11 September 2010

The rack

There's got to be a more apt euphemism than "the sandwich generation." This one is so, how should we say it, foody. The metaphor of it doesn't really hold well, at least not past the visual sense of it. So what if, in fact, the corned beef and sauerkraut, the peanut butter and honey, the egg salad, the tomato and mayo, the bacon lettuce and tomato, is caught (is it really caught?) between two slices of bread (white? rye? whole wheat?). That's as far as the metaphor extends in any interesting way. Otherwise the relentless push and pull of oblige and love and compassion and regret and guilt and respect is more like ... well, something else. The rack? A tractor pull? The Rack it is. I'm racked. Rack 'em up. Let's wait for the rack and ruin.

Today Margruite got the call. Her Dad had his second heart attack in less than a month. So here's what the summer looks like if you're living our version of The Rack. You help to launch one iteration of yourself off to university. You support another iteration in her new job and a new living space. You adjust to the relative emptiness of the house with the final iteration, in her final year of high school. While you do this you celebrate your father's 90th birthday. You perform miscellaneous tasks to do with your duties as executor and power of attorney over his accounts, etc. This might mean a simple phone call. It might also mean a drive in to the city. You try to coordinate these things so as to minimize the trips. But some calls come, and when you answer them you just know that the game's changed, and you have no option but to respond to the change.

The complicating factor in all of this, believe it or not, is love. At least it's that way for me. If I could dispassionately watch this happen, flex and sway with it, and not be affected on a gut level, I'd be in better shape. Annoyed sure, but not spent. You find yourself becoming immune to calls at times. You make calls, then you take calls, then you wait for calls. You want to unplug the phone, because when you talk into it sometimes you feel yourself draining away.

Why is this impulse to freedom from responsibility so strong in me? Why do I not want to care, when the only way out of it is to care? I recall now this moment, which I know was in fact many moments, of my Dad walking home for supper (because I would occasionally accompany him on this walk) wearing his tan windbreaker (in Fall) and a hat of some sort, and stopping by to see Grandma. She was living alone in a 6th Street single level fourplex. Grandpa had died a few years back. Dad did Grandma's banking and other things. He arranged for her rides to church on Sunday, or would take her himself (we didn't attend the same churches). He never, or I never heard him, quibble about these visits, or this tasks. It was a regular, natural element of his routine. She lived quite literally, "along the way." How great an impact proximity has on the quality of, and routines of, our lives. My Dad's "Rack" was mitigated by being nearby. Grandma's place was on the way. Each day he could spend 15 or 20 minutes with her, helping her. It was a marvelous economy. He had the same pressures that we now experience, but with less distance.

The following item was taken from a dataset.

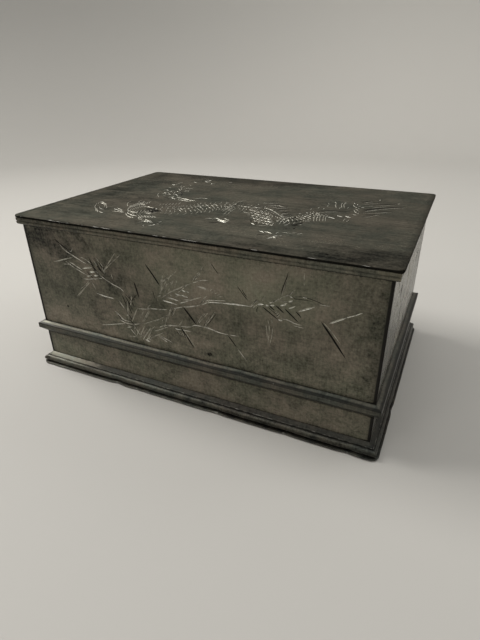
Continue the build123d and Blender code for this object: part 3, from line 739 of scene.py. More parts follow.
        (0.39, -44.4, -44, -42.5, -45.3, -42.2, -44.5), (0.42, -54.8, -23.7, -55.2, -21.8, -55.3, -19.8),
        (0.32, -46.6, -28.2, -47.3, -26.1, -46.2, -26.4), (0.32, -45.2, -26, -43.6, -26.9),
        (0.35, -40.4, -27.9, -38.2, -28.5, -36.8, -28.2), (0.22, -29.8, -51.1, -26.2, -52, -22.7, -53.2),
        (0.52, -24.4, -59.8, -24, -59.1), (0.42, -20.7, -56.2, -19.9, -55),
        (0.32, -20.4, -51.6, -20.4, -50, -19.5, -49.3), (0.56, -49.8, 50.4, -46.7, 49.3, -45.5, 52.1),
        (0.45, -42.1, 45.4, -40.2, 44.5, -40.2, 47.3), (0.45, -31.7, 53, -30.9, 53.9, -30.1, 55.1),
        (0.42, -65.6, 31.6, -63.2, 31.7), (0.32, -55.9, 14.2, -53.2, 12.3),
        (0.32, -48.1, 8.2, -44.7, 5.1, -42.5, 2.5), (0.39, -45.2, -1.3, -42.5, -2.9, -40.2, -3.9),
        (0.24, -48.2, 24.9, -46.2, 25), (0.24, -11.6, -9.1, -11.1, -7.3, -11.1, -4.9),
        (0.28, -6.1, -4.9, -5.7, -1.9, -5.5, 1.2), (0.28, 11.3, -4.3, 13.7, -4.4, 15.2, -4.6),
        (0.28, 33.1, -14.8, 35, -17, 37.5, -20.3), (0.52, 12.4, 2.4, 12.8, 3.7),
        (0.32, 27, -7.8, 27.4, -6.4), (0.45, 3.5, -17.1, 3.8, -15.5),
        (0.22, 21.1, -12.6, 22.9, -14.3, 23.4, -13.4), (0.22, 15.3, -14.5, 17.2, -16.2, 17.7, -15.2),
        (0.22, 23.8, -21.5, 25.5, -23.1, 26, -22.2), (0.22, 31.6, -28, 33.3, -29.5, 33.8, -28.7),
        (0.22, 26.3, -29.8, 28, -31.3, 28.5, -30.5), (0.39, 20.6, -9.6, 21.3, -12.9),
        (0.42, 27.4, -22.1, 29.4, -23.7, 30.3, -22.8), (0.45, 30.2, -27.3, 32.3, -28.2, 32.7, -27),
        (0.39, 25.1, -21.8, 26.8, -23.3), (0.35, 20.8, -17.4, 22.5, -18.4),
        (0.42, 24.3, -33.7, 26, -35.1, 27.5, -36.3), (0.45, 37.5, -27.6, 37.5, -24.2, 37, -19.1),
        (0.45, 39.6, -28.8, 39.9, -25, 39.6, -21.8), (0.42, 41.6, -30.7, 42.7, -29.5),
        (0.28, 37.7, -20.2, 37.8, -17.8), (0.52, 2.3, -33.9, 3.7, -32.8, 7.6, -35.5, 12.7, -38.3),
        (0.45, 5.7, -36, 8.9, -37.1, 12.2, -39.1), (0.39, 33.2, -44.9, 35.4, -45.3, 36.7, -46.8),
        (0.28, 42.2, -45.7, 42.7, -44.2, 43.3, -42.5), (0.49, 41.5, -54.6, 42.7, -51.9, 44, -49.5),
        (0.49, 43.1, -53, 43.3, -49.8, 44.7, -48.2), (0.32, 45, -49.1, 46.3, -47),
        (0.32, 48.3, -27.2, 48.8, -26.2), (0.28, 44.1, -25.2, 45.1, -25.9), (0.28, 43.9, -3.8, 44.9, -2.7),
        (0.28, 45.7, -11.2, 46.4, -9.5), (0.39, 55.8, -7.7, 57, -7.7),
        (0.42, 57.2, -7.5, 59.5, -8.4, 61.9, -9.3), (0.42, 60.9, -3.1, 62.9, -4.4, 64.5, -4.8),
        (0.42, 65.2, -2.4, 66.9, -3.7, 68.8, -4.7), (0.35, 68, 2.1, 70, 1.5), (0.35, 63.1, 27.9, 64.5, 25),
        (0.39, 65.4, 25.4, 66.5, 23.6), (0.42, 67.2, 19.9, 68.3, 21.2), (0.35, 69.1, 18.6, 70.9, 19.4),
        (0.28, 68.3, 14.7, 68.6, 16.8), (0.28, 69.7, 8.5, 70.5, 9.4), (0.32, 70, 4.4, 70.6, 5.7),
        (0.35, 47.1, 7.9, 47.3, 10.8), (0.35, 50.4, 6.7, 50.6, 9.6), (0.35, 50.7, 13.9, 50.9, 16.9),
        (0.35, 58.2, 12.1, 58.4, 15.1), (0.35, 62.3, 14.2, 62.6, 17.2), (0.35, 58.4, 23.8, 58.6, 26.9),
        (0.35, 44.2, 2.7, 44.3, 5.6), (0.35, 44.2, -4.9, 44.3, -2.2),
    ),
    # Painted shade: black strokes beside the lit ones, for groove walls that lie in shade
    "dark": (
        (0.6, -42.9, -42, -44.6, -37.7), (0.6, -42.2, -39.6, -43.9, -35.3),
        (0.6, -41.5, -37.2, -43.2, -32.8), (0.6, -44.3, -43.3, -43.4, -43.3),
        (1.44, -44.8, -30.1, -41.3, -29.7, -38.4, -27.8, -37.3, -26.2),
        (1.44, -42.9, -32.3, -39.6, -31.7, -37, -29.4, -35.9, -28.6),
        (1.44, -40.9, -34.4, -37.8, -33.5, -35.4, -31, -34.2, -30.9),
        (1.44, -39.1, -35.4, -36.3, -34.3, -34, -31.5, -32.8, -32.1),
        (1.44, -37.5, -36.2, -34.9, -34.8, -32.8, -31.7, -31.5, -33), (0.48, -30.6, -58, -28.7, -56.6),
        (0.48, -34.2, -54.6, -31.5, -54.2), (0.6, -53, 51, -50, 49.2), (0.54, -47.1, 44, -42.6, 43.5),
        (0.6, -48.9, 15.1, -43.9, 9.9, -41.5, 3.9), (0.54, -50.5, -1.4, -46.4, -3.8, -42.5, -6.4),
        (0.48, -40.6, 20.4, -37, 23.3), (0.48, -18.5, 23.8, -16.6, 28.3),
        (0.6, 10.2, -17.5, 11.5, -15.2, 14.5, -15.7), (0.48, 2.2, -9.9, 0.8, -1.8, 1.4, 1),
        (0.6, 21, -28, 22.9, -30.3, 23.7, -33.1), (0.72, 24, -29.9, 25.9, -31.4, 27.4, -33.8),
        (0.54, 28.1, -35.4, 32.3, -34.3, 35.7, -32.5), (0.96, 2.7, -40.7, 6, -40.8, 8.9, -39.6),
        (0.84, 34.7, -51.5, 36.4, -49.9, 38.5, -48.7), (0.48, 48.5, -45, 51.2, -45.1),
        (0.96, 16.6, 5.7, 22.4, 7.1, 30.4, 5.2), (0.96, 12, 9.8, 17.1, 10.7, 22.1, 14),
        (0.96, 23.6, 1.6, 27.1, 2.2, 30.7, 4.5), (0.96, 27.4, -3.5, 30.4, -2.9, 33.1, -0.8),
        (0.96, 31, -9.2, 33.3, -8.2, 35.2, -6), (0.96, 33.4, -13.3, 35.9, -12.9, 38.1, -10),
        (0.96, 18.2, 2, 21.6, 3, 24.5, 2.7), (0.96, 35.9, -15.3, 38, -15.2, 39.5, -12.1),
        (1.08, 39.3, -18.7, 40.6, -18.8, 41.2, -16.6), (1.56, 40.3, -16.7, 41.6, -16.8, 42.2, -14.6),
        (1.08, 41.2, -22.7, 42.4, -22.7, 43, -20.6), (1.56, 43, -21.9, 44.3, -22, 44.9, -19.9),
        (1.08, 43.4, -27.8, 44.7, -27.8, 45.3, -25.8), (1.56, 45.2, -27, 46.4, -27.1, 47, -25),
        (1.08, 44.3, -19.8, 45.6, -19.9, 46.2, -17.7), (1.56, 46.5, -25, 47.8, -25, 48.4, -23),
        (1.44, 44.5, -29.5, 46.5, -29.7, 47.8, -27.4), (0.96, 43.1, -35.2, 45.1, -35.7),
        (0.72, 47.6, -36, 48.1, -33), (0.96, 48.6, -0, 53.5, 4.7, 60, 6.8, 66.2, 7.7),
        (0.48, 48.9, -20.9, 51.8, -18.7), (0.96, 66.7, 30.3, 69.8, 34.6, 73.5, 38.4),
        (1.08, 68.9, 24.3, 77.2, 28.6, 87.3, 34.9), (1.32, 70.5, 12.9, 80.7, 21.9, 93.2, 30.7),
        (0.84, 72.3, 8.7, 80.1, 12.7, 87.7, 17), (0.72, 74.2, 4, 78.2, 6, 82, 9),
        (0.54, 67.2, 28.3, 72.3, 31.7, 77.4, 35.1), (0.72, 71.3, 10.5, 75.4, 15.7, 79.4, 18.9),
        (0.48, 73.9, 1.1, 77.5, 3.2, 79.3, 5), (0.48, 74.1, 22.7, 78.2, 25.7, 82.3, 28.6),
    ),
}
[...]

We have, in our time, tempted ourselves with a childish oblivion: out of sight, out of mind. We move away. We move parents into seniors homes. We pay professionals. We get some space. We seek a separation that seems to ease the load (physically), but which, in fact, complicates our interactions with those we love and for whom we need to care. We have allowed our desire for the apparent practical gains of distance (I'm going to live my own life!) to cloud the logic of living close, physically, to the ones who need, or will need our care. And frankly there's not much we're going to do to change it now. We've made the choice to stretch. We've tied ourselves to our own rack. And so its wheels will turn.  

The ride in:         14'C Wind SE 20k
The ride home:   17'C Wind SE 30k

3 comments:

TK said...

Great post Paul. I really do appreciate your writing - and I'm not just saying that because I so conspicuously moved away to affect part of your 'racking' experience.

Just a question: Did 'your' officially replace the contraction 'you're' so that it ('your') now means both the possessive and the present situation one finds oneself in? I have always been annoyed by that in other people's writing, and today I find it in yours.

Tim.

small locum plumber said...

Nope. You're right. My bad. I'm sorry for the annoyance. I hope you didn't feel this piece was in any way pointed at you. I would skeedaddle too, if I could get myself clear of the harnesses out here.

TK said...

I did not feel that it was directed at me in particular - it's just that my situation is directly connected to yours, and I did, in fact, skeedaddle. (and you mention doing just that as an option/action, so...)

And it's good to hear that I can be of some copy editing use once in a while!